1. (Should be answered above.)
2. I can't fully answer that because I have never used Material UI. Anyways, perhaps you could try to use just forms and labels instead of prepend/append, or to shorten the prepend text (e.g. "kph" instead of "Velocity in kph"). In general, if don't use it already, you may find React Bootstrap to be a useful library.

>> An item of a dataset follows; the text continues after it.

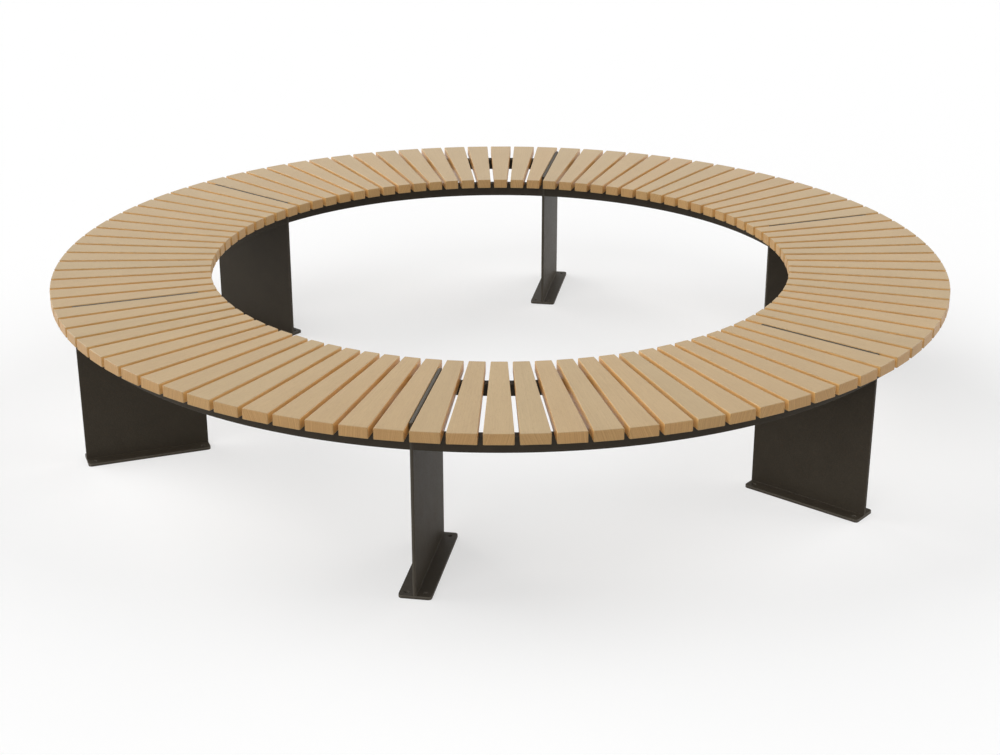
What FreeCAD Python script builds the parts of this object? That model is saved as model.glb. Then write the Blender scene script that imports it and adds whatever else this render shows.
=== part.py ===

3. I don't see much to extract in your code sample. One thing perhaps, if you plan on using numeric inputs more often, is to write a component specifically for that, so that you can avoid repeating type="number", and so that the onChange handler tells you the new value parsed as number (= you don't have to deal with e.target.value all the time). On the issue of routes, it's hard to tell without seeing code, but I think it's not unusual that route files become somewhat large. As long as you keep that clean and focussed, it shouldn't be a problem.